● **WRITTEN EXERCISE**
The records below should be written out again, exactly.

● **DATASET CONTENT**
+ + + +

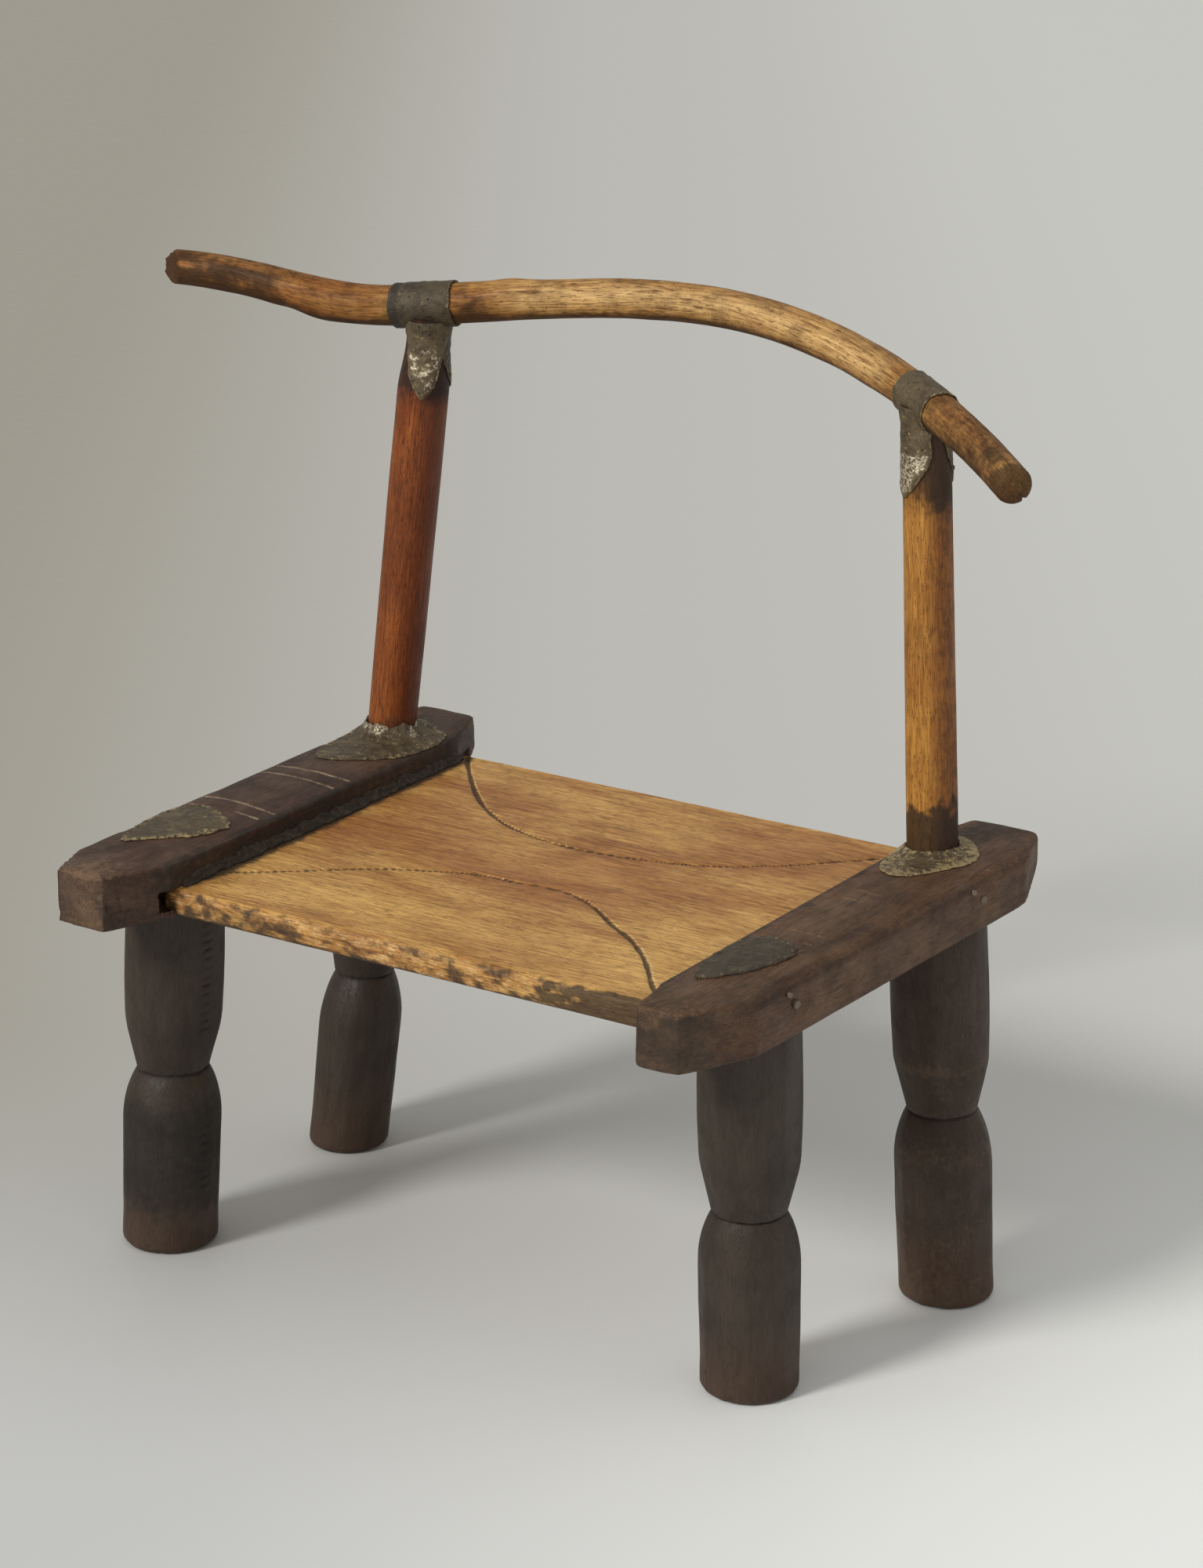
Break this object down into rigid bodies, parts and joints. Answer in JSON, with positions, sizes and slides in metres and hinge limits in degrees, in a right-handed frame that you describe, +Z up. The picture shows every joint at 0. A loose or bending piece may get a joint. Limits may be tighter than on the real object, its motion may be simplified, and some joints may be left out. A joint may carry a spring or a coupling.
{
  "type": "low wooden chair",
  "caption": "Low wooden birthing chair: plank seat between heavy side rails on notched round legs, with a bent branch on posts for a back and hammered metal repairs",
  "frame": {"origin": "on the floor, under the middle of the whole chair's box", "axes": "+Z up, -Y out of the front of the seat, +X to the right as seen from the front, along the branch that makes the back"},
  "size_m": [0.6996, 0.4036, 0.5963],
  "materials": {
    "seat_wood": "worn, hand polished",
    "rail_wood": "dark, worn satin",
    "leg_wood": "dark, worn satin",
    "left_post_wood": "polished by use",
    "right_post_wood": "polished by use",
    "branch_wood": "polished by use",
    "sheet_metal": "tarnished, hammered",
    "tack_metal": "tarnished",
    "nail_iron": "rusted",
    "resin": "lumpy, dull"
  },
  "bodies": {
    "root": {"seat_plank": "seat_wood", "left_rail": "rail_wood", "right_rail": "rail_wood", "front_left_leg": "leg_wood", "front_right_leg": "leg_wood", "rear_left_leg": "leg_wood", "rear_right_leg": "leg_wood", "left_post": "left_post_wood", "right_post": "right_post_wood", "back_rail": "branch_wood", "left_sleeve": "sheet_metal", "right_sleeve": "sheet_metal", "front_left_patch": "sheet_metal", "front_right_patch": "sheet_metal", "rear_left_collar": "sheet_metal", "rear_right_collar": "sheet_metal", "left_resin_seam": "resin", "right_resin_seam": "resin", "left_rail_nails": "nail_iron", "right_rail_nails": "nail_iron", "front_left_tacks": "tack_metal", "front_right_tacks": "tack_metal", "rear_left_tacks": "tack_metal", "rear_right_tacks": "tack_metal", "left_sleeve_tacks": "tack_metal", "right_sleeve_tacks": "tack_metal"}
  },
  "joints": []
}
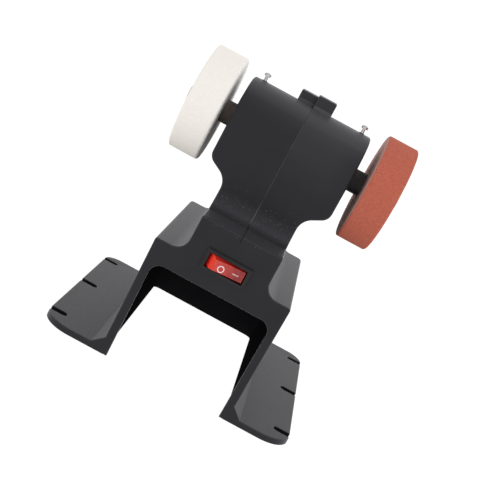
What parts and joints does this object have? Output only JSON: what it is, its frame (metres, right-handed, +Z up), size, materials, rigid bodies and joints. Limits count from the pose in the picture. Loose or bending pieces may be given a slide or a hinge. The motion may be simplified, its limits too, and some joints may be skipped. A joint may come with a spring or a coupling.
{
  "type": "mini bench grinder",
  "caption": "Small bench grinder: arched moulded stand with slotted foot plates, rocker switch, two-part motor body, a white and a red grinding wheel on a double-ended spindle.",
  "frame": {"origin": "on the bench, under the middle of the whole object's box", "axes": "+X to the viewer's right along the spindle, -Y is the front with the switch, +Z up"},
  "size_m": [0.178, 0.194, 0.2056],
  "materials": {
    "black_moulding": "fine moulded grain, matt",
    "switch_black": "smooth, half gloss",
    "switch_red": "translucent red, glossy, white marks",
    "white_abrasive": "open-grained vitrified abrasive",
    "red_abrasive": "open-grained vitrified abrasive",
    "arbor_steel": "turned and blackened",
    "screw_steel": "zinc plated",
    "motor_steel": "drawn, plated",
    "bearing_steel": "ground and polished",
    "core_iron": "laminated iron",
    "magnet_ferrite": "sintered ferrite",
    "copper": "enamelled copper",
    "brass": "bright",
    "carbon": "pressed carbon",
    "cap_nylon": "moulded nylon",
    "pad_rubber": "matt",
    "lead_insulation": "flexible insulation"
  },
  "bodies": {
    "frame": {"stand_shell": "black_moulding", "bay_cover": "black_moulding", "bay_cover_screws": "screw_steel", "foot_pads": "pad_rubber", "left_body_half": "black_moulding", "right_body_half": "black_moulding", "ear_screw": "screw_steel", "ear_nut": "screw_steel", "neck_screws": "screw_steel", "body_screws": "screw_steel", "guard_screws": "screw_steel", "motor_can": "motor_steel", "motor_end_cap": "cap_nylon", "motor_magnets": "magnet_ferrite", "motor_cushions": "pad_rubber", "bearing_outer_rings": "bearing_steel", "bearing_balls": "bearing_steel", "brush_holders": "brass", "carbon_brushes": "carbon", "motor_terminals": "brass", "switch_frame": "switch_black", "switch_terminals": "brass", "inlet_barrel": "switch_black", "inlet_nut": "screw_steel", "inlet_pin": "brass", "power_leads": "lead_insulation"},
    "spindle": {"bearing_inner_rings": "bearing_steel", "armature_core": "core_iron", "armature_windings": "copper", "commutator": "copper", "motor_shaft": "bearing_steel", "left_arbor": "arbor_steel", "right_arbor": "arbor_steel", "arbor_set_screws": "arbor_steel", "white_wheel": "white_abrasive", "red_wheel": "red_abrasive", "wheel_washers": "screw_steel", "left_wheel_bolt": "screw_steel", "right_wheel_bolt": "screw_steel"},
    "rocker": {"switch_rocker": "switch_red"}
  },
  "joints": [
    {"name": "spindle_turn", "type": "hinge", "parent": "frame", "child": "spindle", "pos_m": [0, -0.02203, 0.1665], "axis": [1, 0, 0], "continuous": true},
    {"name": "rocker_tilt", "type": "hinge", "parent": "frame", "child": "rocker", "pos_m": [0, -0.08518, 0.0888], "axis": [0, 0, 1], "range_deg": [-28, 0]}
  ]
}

+ + + +

● **RESULT**
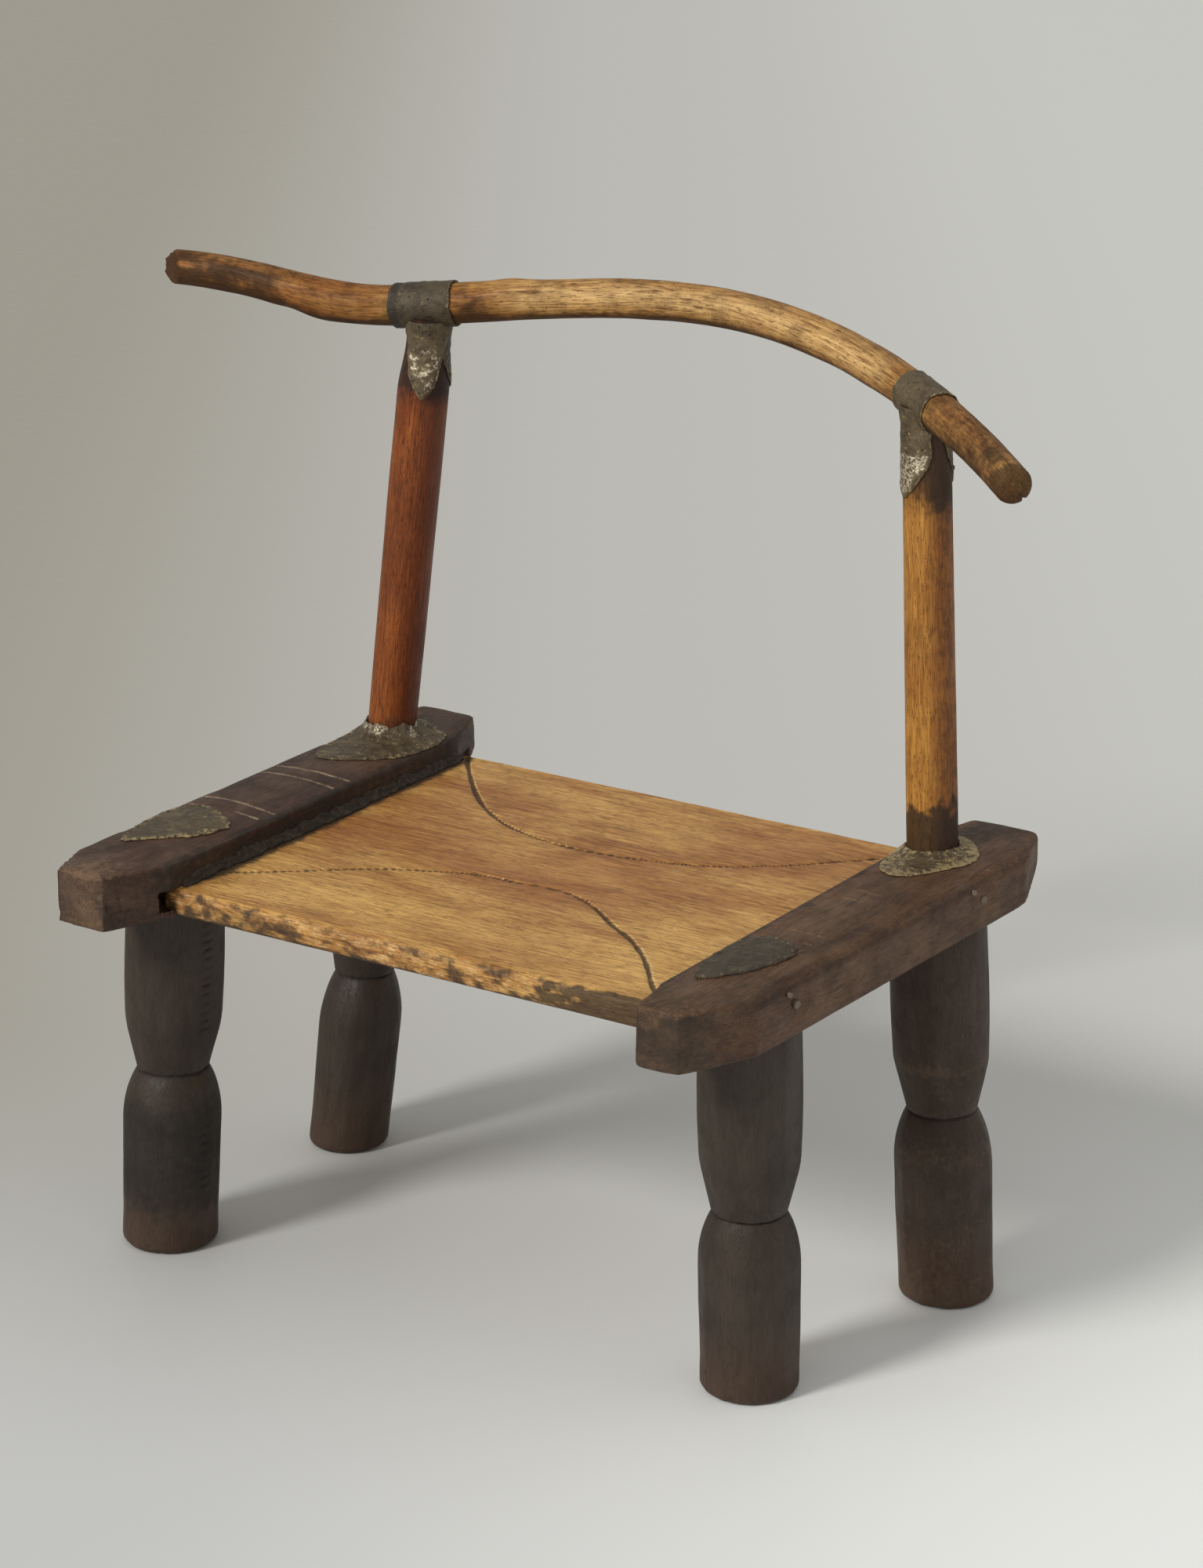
Break this object down into rigid bodies, parts and joints. Answer in JSON, with positions, sizes and slides in metres and hinge limits in degrees, in a right-handed frame that you describe, +Z up. The picture shows every joint at 0. A loose or bending piece may get a joint. Limits may be tighter than on the real object, its motion may be simplified, and some joints may be left out. A joint may carry a spring or a coupling.
{
  "type": "low wooden chair",
  "caption": "Low wooden birthing chair: plank seat between heavy side rails on notched round legs, with a bent branch on posts for a back and hammered metal repairs",
  "frame": {"origin": "on the floor, under the middle of the whole chair's box", "axes": "+Z up, -Y out of the front of the seat, +X to the right as seen from the front, along the branch that makes the back"},
  "size_m": [0.6996, 0.4036, 0.5963],
  "materials": {
    "seat_wood": "worn, hand polished",
    "rail_wood": "dark, worn satin",
    "leg_wood": "dark, worn satin",
    "left_post_wood": "polished by use",
    "right_post_wood": "polished by use",
    "branch_wood": "polished by use",
    "sheet_metal": "tarnished, hammered",
    "tack_metal": "tarnished",
    "nail_iron": "rusted",
    "resin": "lumpy, dull"
  },
  "bodies": {
    "root": {"seat_plank": "seat_wood", "left_rail": "rail_wood", "right_rail": "rail_wood", "front_left_leg": "leg_wood", "front_right_leg": "leg_wood", "rear_left_leg": "leg_wood", "rear_right_leg": "leg_wood", "left_post": "left_post_wood", "right_post": "right_post_wood", "back_rail": "branch_wood", "left_sleeve": "sheet_metal", "right_sleeve": "sheet_metal", "front_left_patch": "sheet_metal", "front_right_patch": "sheet_metal", "rear_left_collar": "sheet_metal", "rear_right_collar": "sheet_metal", "left_resin_seam": "resin", "right_resin_seam": "resin", "left_rail_nails": "nail_iron", "right_rail_nails": "nail_iron", "front_left_tacks": "tack_metal", "front_right_tacks": "tack_metal", "rear_left_tacks": "tack_metal", "rear_right_tacks": "tack_metal", "left_sleeve_tacks": "tack_metal", "right_sleeve_tacks": "tack_metal"}
  },
  "joints": []
}
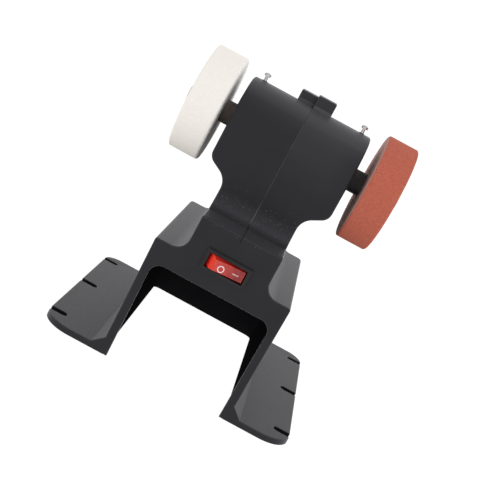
What parts and joints does this object have? Output only JSON: what it is, its frame (metres, right-handed, +Z up), size, materials, rigid bodies and joints. Limits count from the pose in the picture. Loose or bending pieces may be given a slide or a hinge. The motion may be simplified, its limits too, and some joints may be skipped. A joint may come with a spring or a coupling.
{
  "type": "mini bench grinder",
  "caption": "Small bench grinder: arched moulded stand with slotted foot plates, rocker switch, two-part motor body, a white and a red grinding wheel on a double-ended spindle.",
  "frame": {"origin": "on the bench, under the middle of the whole object's box", "axes": "+X to the viewer's right along the spindle, -Y is the front with the switch, +Z up"},
  "size_m": [0.178, 0.194, 0.2056],
  "materials": {
    "black_moulding": "fine moulded grain, matt",
    "switch_black": "smooth, half gloss",
    "switch_red": "translucent red, glossy, white marks",
    "white_abrasive": "open-grained vitrified abrasive",
    "red_abrasive": "open-grained vitrified abrasive",
    "arbor_steel": "turned and blackened",
    "screw_steel": "zinc plated",
    "motor_steel": "drawn, plated",
    "bearing_steel": "ground and polished",
    "core_iron": "laminated iron",
    "magnet_ferrite": "sintered ferrite",
    "copper": "enamelled copper",
    "brass": "bright",
    "carbon": "pressed carbon",
    "cap_nylon": "moulded nylon",
    "pad_rubber": "matt",
    "lead_insulation": "flexible insulation"
  },
  "bodies": {
    "frame": {"stand_shell": "black_moulding", "bay_cover": "black_moulding", "bay_cover_screws": "screw_steel", "foot_pads": "pad_rubber", "left_body_half": "black_moulding", "right_body_half": "black_moulding", "ear_screw": "screw_steel", "ear_nut": "screw_steel", "neck_screws": "screw_steel", "body_screws": "screw_steel", "guard_screws": "screw_steel", "motor_can": "motor_steel", "motor_end_cap": "cap_nylon", "motor_magnets": "magnet_ferrite", "motor_cushions": "pad_rubber", "bearing_outer_rings": "bearing_steel", "bearing_balls": "bearing_steel", "brush_holders": "brass", "carbon_brushes": "carbon", "motor_terminals": "brass", "switch_frame": "switch_black", "switch_terminals": "brass", "inlet_barrel": "switch_black", "inlet_nut": "screw_steel", "inlet_pin": "brass", "power_leads": "lead_insulation"},
    "spindle": {"bearing_inner_rings": "bearing_steel", "armature_core": "core_iron", "armature_windings": "copper", "commutator": "copper", "motor_shaft": "bearing_steel", "left_arbor": "arbor_steel", "right_arbor": "arbor_steel", "arbor_set_screws": "arbor_steel", "white_wheel": "white_abrasive", "red_wheel": "red_abrasive", "wheel_washers": "screw_steel", "left_wheel_bolt": "screw_steel", "right_wheel_bolt": "screw_steel"},
    "rocker": {"switch_rocker": "switch_red"}
  },
  "joints": [
    {"name": "spindle_turn", "type": "hinge", "parent": "frame", "child": "spindle", "pos_m": [0, -0.02203, 0.1665], "axis": [1, 0, 0], "continuous": true},
    {"name": "rocker_tilt", "type": "hinge", "parent": "frame", "child": "rocker", "pos_m": [0, -0.08518, 0.0888], "axis": [0, 0, 1], "range_deg": [-28, 0]}
  ]
}